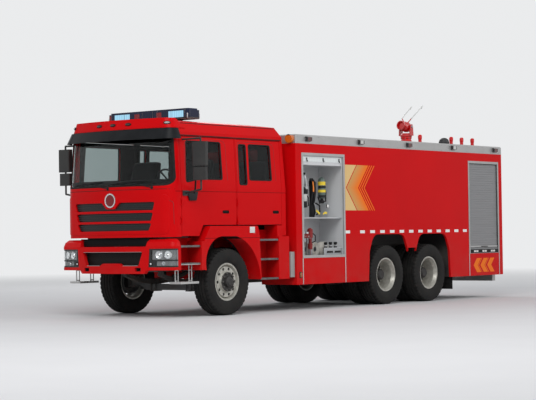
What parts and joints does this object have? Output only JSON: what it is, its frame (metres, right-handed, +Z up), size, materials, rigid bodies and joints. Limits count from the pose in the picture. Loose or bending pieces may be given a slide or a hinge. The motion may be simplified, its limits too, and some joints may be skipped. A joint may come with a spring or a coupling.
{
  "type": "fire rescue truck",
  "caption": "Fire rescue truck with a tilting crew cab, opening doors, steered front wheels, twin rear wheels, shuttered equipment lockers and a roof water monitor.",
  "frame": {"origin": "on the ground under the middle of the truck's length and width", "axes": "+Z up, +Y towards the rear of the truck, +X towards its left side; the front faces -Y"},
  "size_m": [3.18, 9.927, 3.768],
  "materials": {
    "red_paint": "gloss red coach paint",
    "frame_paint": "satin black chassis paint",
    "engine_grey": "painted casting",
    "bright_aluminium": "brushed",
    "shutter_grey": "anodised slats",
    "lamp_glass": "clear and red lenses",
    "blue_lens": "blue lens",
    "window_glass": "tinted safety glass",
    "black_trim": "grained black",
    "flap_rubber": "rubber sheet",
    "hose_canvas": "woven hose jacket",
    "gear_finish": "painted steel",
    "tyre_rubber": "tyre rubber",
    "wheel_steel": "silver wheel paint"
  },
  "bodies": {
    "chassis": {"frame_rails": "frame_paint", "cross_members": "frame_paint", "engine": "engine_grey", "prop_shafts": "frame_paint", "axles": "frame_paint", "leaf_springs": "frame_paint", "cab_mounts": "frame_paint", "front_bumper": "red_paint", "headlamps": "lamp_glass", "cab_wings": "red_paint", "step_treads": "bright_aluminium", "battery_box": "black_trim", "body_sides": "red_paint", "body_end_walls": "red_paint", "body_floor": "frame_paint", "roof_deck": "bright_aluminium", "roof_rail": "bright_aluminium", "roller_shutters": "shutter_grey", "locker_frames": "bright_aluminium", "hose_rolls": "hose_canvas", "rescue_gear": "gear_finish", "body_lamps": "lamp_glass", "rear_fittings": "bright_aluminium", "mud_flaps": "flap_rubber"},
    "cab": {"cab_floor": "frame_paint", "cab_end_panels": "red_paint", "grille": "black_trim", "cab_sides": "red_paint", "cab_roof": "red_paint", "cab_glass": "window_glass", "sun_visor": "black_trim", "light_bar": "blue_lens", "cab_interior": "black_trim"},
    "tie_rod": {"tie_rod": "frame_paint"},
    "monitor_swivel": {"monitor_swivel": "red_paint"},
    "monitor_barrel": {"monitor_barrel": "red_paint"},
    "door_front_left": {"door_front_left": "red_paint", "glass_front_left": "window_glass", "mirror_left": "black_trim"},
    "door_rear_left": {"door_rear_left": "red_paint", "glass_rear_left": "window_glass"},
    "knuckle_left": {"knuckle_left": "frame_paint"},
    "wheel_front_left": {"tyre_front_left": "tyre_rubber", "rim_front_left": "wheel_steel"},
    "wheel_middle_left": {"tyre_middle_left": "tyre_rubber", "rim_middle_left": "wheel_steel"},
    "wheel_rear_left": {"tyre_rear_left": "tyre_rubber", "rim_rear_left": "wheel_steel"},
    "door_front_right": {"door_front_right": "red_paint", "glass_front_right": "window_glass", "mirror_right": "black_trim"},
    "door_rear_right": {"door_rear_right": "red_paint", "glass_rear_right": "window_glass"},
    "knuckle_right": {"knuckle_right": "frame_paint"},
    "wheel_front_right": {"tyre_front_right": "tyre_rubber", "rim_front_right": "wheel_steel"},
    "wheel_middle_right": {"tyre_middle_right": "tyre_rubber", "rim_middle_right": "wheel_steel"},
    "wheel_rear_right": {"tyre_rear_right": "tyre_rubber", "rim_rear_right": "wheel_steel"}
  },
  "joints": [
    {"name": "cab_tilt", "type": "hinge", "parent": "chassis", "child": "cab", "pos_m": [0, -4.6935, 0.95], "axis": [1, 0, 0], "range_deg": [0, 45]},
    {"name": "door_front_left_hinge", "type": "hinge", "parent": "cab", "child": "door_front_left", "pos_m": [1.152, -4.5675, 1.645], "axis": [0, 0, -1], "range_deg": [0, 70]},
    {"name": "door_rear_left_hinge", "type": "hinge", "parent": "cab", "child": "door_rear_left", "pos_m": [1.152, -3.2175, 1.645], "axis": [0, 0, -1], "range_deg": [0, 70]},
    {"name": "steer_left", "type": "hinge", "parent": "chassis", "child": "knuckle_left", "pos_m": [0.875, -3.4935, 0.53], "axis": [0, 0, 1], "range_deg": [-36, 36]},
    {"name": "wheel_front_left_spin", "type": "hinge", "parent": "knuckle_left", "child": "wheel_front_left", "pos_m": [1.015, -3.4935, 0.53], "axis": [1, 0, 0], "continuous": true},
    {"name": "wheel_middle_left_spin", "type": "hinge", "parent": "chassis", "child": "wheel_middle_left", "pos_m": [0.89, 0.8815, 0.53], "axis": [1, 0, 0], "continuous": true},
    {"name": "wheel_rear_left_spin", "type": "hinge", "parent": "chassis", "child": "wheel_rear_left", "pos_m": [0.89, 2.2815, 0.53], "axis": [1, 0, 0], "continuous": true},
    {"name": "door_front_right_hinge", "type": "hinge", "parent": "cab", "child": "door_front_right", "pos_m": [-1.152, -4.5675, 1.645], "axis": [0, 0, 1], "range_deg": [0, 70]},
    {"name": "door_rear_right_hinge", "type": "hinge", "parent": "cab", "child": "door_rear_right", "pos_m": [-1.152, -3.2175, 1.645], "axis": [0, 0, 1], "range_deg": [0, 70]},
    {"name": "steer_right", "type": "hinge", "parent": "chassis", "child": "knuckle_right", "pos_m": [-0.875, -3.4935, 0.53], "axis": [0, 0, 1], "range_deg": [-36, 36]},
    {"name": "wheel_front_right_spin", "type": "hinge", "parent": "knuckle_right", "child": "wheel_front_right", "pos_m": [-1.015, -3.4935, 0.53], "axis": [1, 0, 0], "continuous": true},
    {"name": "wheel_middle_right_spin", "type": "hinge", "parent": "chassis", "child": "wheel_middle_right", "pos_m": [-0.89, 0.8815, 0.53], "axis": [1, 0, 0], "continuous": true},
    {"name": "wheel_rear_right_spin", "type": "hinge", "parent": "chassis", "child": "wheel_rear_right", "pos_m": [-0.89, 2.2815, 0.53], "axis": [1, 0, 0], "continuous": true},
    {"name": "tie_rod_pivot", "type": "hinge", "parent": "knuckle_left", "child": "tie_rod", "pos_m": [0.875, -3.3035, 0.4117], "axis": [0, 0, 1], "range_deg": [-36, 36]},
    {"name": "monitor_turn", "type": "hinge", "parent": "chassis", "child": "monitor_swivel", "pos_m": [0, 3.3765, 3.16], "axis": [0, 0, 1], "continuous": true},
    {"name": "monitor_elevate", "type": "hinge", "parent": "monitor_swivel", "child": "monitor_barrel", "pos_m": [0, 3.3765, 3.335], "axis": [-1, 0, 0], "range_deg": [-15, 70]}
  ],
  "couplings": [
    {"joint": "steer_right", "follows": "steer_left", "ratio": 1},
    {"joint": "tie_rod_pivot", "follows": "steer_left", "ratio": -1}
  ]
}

__TASK REQUIREMENTS__
Make an exact copy of the data above.

__OUTPUT FOR THIS TASK__
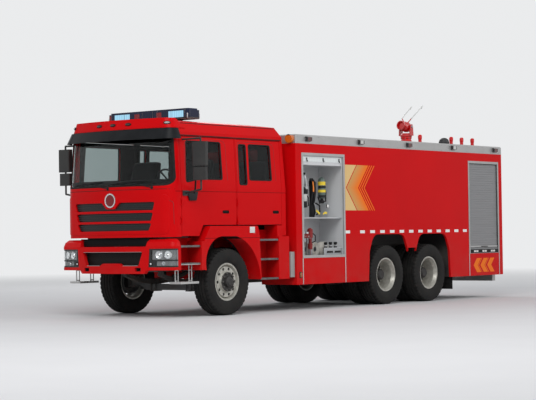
What parts and joints does this object have? Output only JSON: what it is, its frame (metres, right-handed, +Z up), size, materials, rigid bodies and joints. Limits count from the pose in the picture. Loose or bending pieces may be given a slide or a hinge. The motion may be simplified, its limits too, and some joints may be skipped. A joint may come with a spring or a coupling.
{
  "type": "fire rescue truck",
  "caption": "Fire rescue truck with a tilting crew cab, opening doors, steered front wheels, twin rear wheels, shuttered equipment lockers and a roof water monitor.",
  "frame": {"origin": "on the ground under the middle of the truck's length and width", "axes": "+Z up, +Y towards the rear of the truck, +X towards its left side; the front faces -Y"},
  "size_m": [3.18, 9.927, 3.768],
  "materials": {
    "red_paint": "gloss red coach paint",
    "frame_paint": "satin black chassis paint",
    "engine_grey": "painted casting",
    "bright_aluminium": "brushed",
    "shutter_grey": "anodised slats",
    "lamp_glass": "clear and red lenses",
    "blue_lens": "blue lens",
    "window_glass": "tinted safety glass",
    "black_trim": "grained black",
    "flap_rubber": "rubber sheet",
    "hose_canvas": "woven hose jacket",
    "gear_finish": "painted steel",
    "tyre_rubber": "tyre rubber",
    "wheel_steel": "silver wheel paint"
  },
  "bodies": {
    "chassis": {"frame_rails": "frame_paint", "cross_members": "frame_paint", "engine": "engine_grey", "prop_shafts": "frame_paint", "axles": "frame_paint", "leaf_springs": "frame_paint", "cab_mounts": "frame_paint", "front_bumper": "red_paint", "headlamps": "lamp_glass", "cab_wings": "red_paint", "step_treads": "bright_aluminium", "battery_box": "black_trim", "body_sides": "red_paint", "body_end_walls": "red_paint", "body_floor": "frame_paint", "roof_deck": "bright_aluminium", "roof_rail": "bright_aluminium", "roller_shutters": "shutter_grey", "locker_frames": "bright_aluminium", "hose_rolls": "hose_canvas", "rescue_gear": "gear_finish", "body_lamps": "lamp_glass", "rear_fittings": "bright_aluminium", "mud_flaps": "flap_rubber"},
    "cab": {"cab_floor": "frame_paint", "cab_end_panels": "red_paint", "grille": "black_trim", "cab_sides": "red_paint", "cab_roof": "red_paint", "cab_glass": "window_glass", "sun_visor": "black_trim", "light_bar": "blue_lens", "cab_interior": "black_trim"},
    "tie_rod": {"tie_rod": "frame_paint"},
    "monitor_swivel": {"monitor_swivel": "red_paint"},
    "monitor_barrel": {"monitor_barrel": "red_paint"},
    "door_front_left": {"door_front_left": "red_paint", "glass_front_left": "window_glass", "mirror_left": "black_trim"},
    "door_rear_left": {"door_rear_left": "red_paint", "glass_rear_left": "window_glass"},
    "knuckle_left": {"knuckle_left": "frame_paint"},
    "wheel_front_left": {"tyre_front_left": "tyre_rubber", "rim_front_left": "wheel_steel"},
    "wheel_middle_left": {"tyre_middle_left": "tyre_rubber", "rim_middle_left": "wheel_steel"},
    "wheel_rear_left": {"tyre_rear_left": "tyre_rubber", "rim_rear_left": "wheel_steel"},
    "door_front_right": {"door_front_right": "red_paint", "glass_front_right": "window_glass", "mirror_right": "black_trim"},
    "door_rear_right": {"door_rear_right": "red_paint", "glass_rear_right": "window_glass"},
    "knuckle_right": {"knuckle_right": "frame_paint"},
    "wheel_front_right": {"tyre_front_right": "tyre_rubber", "rim_front_right": "wheel_steel"},
    "wheel_middle_right": {"tyre_middle_right": "tyre_rubber", "rim_middle_right": "wheel_steel"},
    "wheel_rear_right": {"tyre_rear_right": "tyre_rubber", "rim_rear_right": "wheel_steel"}
  },
  "joints": [
    {"name": "cab_tilt", "type": "hinge", "parent": "chassis", "child": "cab", "pos_m": [0, -4.6935, 0.95], "axis": [1, 0, 0], "range_deg": [0, 45]},
    {"name": "door_front_left_hinge", "type": "hinge", "parent": "cab", "child": "door_front_left", "pos_m": [1.152, -4.5675, 1.645], "axis": [0, 0, -1], "range_deg": [0, 70]},
    {"name": "door_rear_left_hinge", "type": "hinge", "parent": "cab", "child": "door_rear_left", "pos_m": [1.152, -3.2175, 1.645], "axis": [0, 0, -1], "range_deg": [0, 70]},
    {"name": "steer_left", "type": "hinge", "parent": "chassis", "child": "knuckle_left", "pos_m": [0.875, -3.4935, 0.53], "axis": [0, 0, 1], "range_deg": [-36, 36]},
    {"name": "wheel_front_left_spin", "type": "hinge", "parent": "knuckle_left", "child": "wheel_front_left", "pos_m": [1.015, -3.4935, 0.53], "axis": [1, 0, 0], "continuous": true},
    {"name": "wheel_middle_left_spin", "type": "hinge", "parent": "chassis", "child": "wheel_middle_left", "pos_m": [0.89, 0.8815, 0.53], "axis": [1, 0, 0], "continuous": true},
    {"name": "wheel_rear_left_spin", "type": "hinge", "parent": "chassis", "child": "wheel_rear_left", "pos_m": [0.89, 2.2815, 0.53], "axis": [1, 0, 0], "continuous": true},
    {"name": "door_front_right_hinge", "type": "hinge", "parent": "cab", "child": "door_front_right", "pos_m": [-1.152, -4.5675, 1.645], "axis": [0, 0, 1], "range_deg": [0, 70]},
    {"name": "door_rear_right_hinge", "type": "hinge", "parent": "cab", "child": "door_rear_right", "pos_m": [-1.152, -3.2175, 1.645], "axis": [0, 0, 1], "range_deg": [0, 70]},
    {"name": "steer_right", "type": "hinge", "parent": "chassis", "child": "knuckle_right", "pos_m": [-0.875, -3.4935, 0.53], "axis": [0, 0, 1], "range_deg": [-36, 36]},
    {"name": "wheel_front_right_spin", "type": "hinge", "parent": "knuckle_right", "child": "wheel_front_right", "pos_m": [-1.015, -3.4935, 0.53], "axis": [1, 0, 0], "continuous": true},
    {"name": "wheel_middle_right_spin", "type": "hinge", "parent": "chassis", "child": "wheel_middle_right", "pos_m": [-0.89, 0.8815, 0.53], "axis": [1, 0, 0], "continuous": true},
    {"name": "wheel_rear_right_spin", "type": "hinge", "parent": "chassis", "child": "wheel_rear_right", "pos_m": [-0.89, 2.2815, 0.53], "axis": [1, 0, 0], "continuous": true},
    {"name": "tie_rod_pivot", "type": "hinge", "parent": "knuckle_left", "child": "tie_rod", "pos_m": [0.875, -3.3035, 0.4117], "axis": [0, 0, 1], "range_deg": [-36, 36]},
    {"name": "monitor_turn", "type": "hinge", "parent": "chassis", "child": "monitor_swivel", "pos_m": [0, 3.3765, 3.16], "axis": [0, 0, 1], "continuous": true},
    {"name": "monitor_elevate", "type": "hinge", "parent": "monitor_swivel", "child": "monitor_barrel", "pos_m": [0, 3.3765, 3.335], "axis": [-1, 0, 0], "range_deg": [-15, 70]}
  ],
  "couplings": [
    {"joint": "steer_right", "follows": "steer_left", "ratio": 1},
    {"joint": "tie_rod_pivot", "follows": "steer_left", "ratio": -1}
  ]
}